En outre, si nous accédions à cette demande, des mesures similaires pourraient être sollicitées par d’autres structures associatives d’utilité générale, certainement tout aussi dignes d’intérêt, sans que nous puissions en maîtriser les impacts budgétaires.
Enfin, un tel allégement fiscal induirait une perte de ressources pour les collectivités territoriales, ce qui n’est évidemment pas souhaitable. C’est la question que nous devons nous poser chaque fois qu’une exonération de fiscalité locale est accordée.

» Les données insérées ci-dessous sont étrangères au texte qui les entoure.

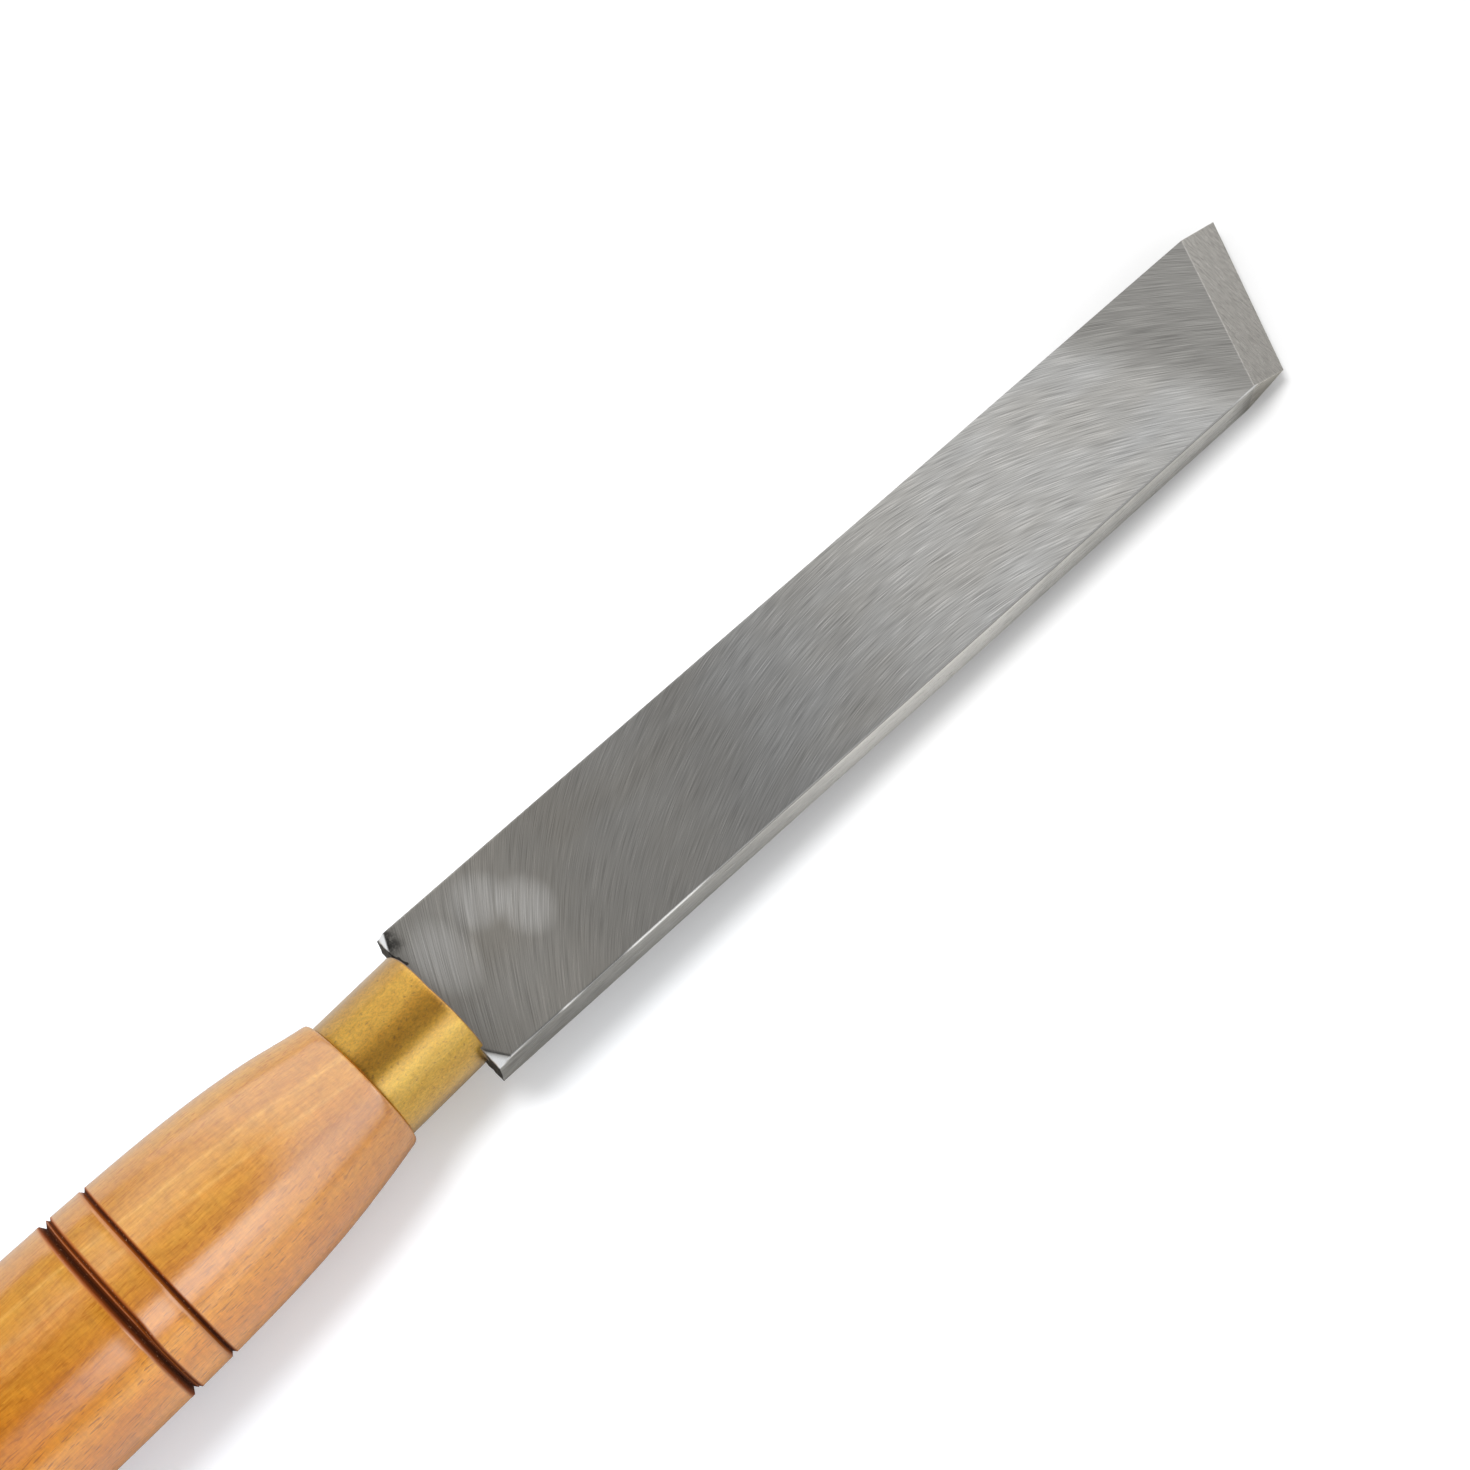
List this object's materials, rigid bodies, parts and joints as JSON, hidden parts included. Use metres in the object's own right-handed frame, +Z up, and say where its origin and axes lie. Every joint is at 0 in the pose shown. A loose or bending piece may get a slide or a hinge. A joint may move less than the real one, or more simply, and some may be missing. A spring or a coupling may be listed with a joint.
{
  "type": "woodturning skew chisel",
  "caption": "Skew chisel for woodturning: a flat bar blade ground from both faces to a slanted edge, with a brass ferrule and a turned beech handle.",
  "frame": {"origin": "on the bench, under the middle of the resting tool's length and width", "axes": "+X along the tool towards the cutting edge, +Y towards the toe, the long point of the edge, and +Z up; the tool rests on its lower bevel and its handle, so it leans nose down by about 3.2 degrees and rolls by about 1.6"},
  "size_m": [0.4336, 0.0354, 0.041],
  "materials": {
    "steel": "ground tool steel with fine curved grinding scratches",
    "brass": "satin drawn brass tube",
    "beech": "lacquered beech with burned rings"
  },
  "bodies": {
    "root": {"blade": "steel", "ferrule": "brass", "handle": "beech"}
  },
  "joints": []
}
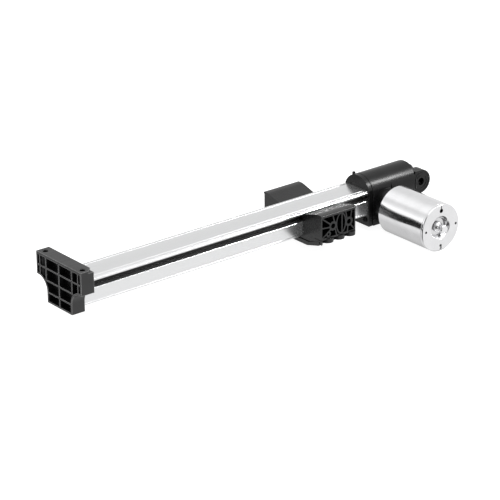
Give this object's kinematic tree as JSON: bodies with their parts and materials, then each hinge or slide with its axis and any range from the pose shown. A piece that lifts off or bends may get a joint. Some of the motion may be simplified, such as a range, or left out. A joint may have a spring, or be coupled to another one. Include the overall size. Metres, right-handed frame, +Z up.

Pour toutes ces raisons, le Gouvernement n’est pas favorable à l’aménagement que vous appelez de vos vœux. Je précise cependant que, si les valeurs locatives d’un bien paraissent surestimées par rapport à son état ou à sa situation, des possibilités de faire valoir une demande de réévaluation auprès du service des finances publiques existent, de telle manière que le niveau de l’imposition soit plus conforme à la valeur du bien détenu.
M. Daniel Gremillet. Monsieur le secrétaire d’État, dans cette collectivité de 140 habitants, les maisons étaient en ruines et ont été reconstruites, jour après jour, par des bonnes volontés. Il n’y a pas de bénéfices : tout tient par le bénévolat, c’est-à-dire par des femmes et des hommes qui consacrent leur temps à l’animation et à la mise en valeur du patrimoine.
Faites quelque chose ! Il s’agit non pas d’enrichissement, mais de mise en valeur du patrimoine de notre territoire.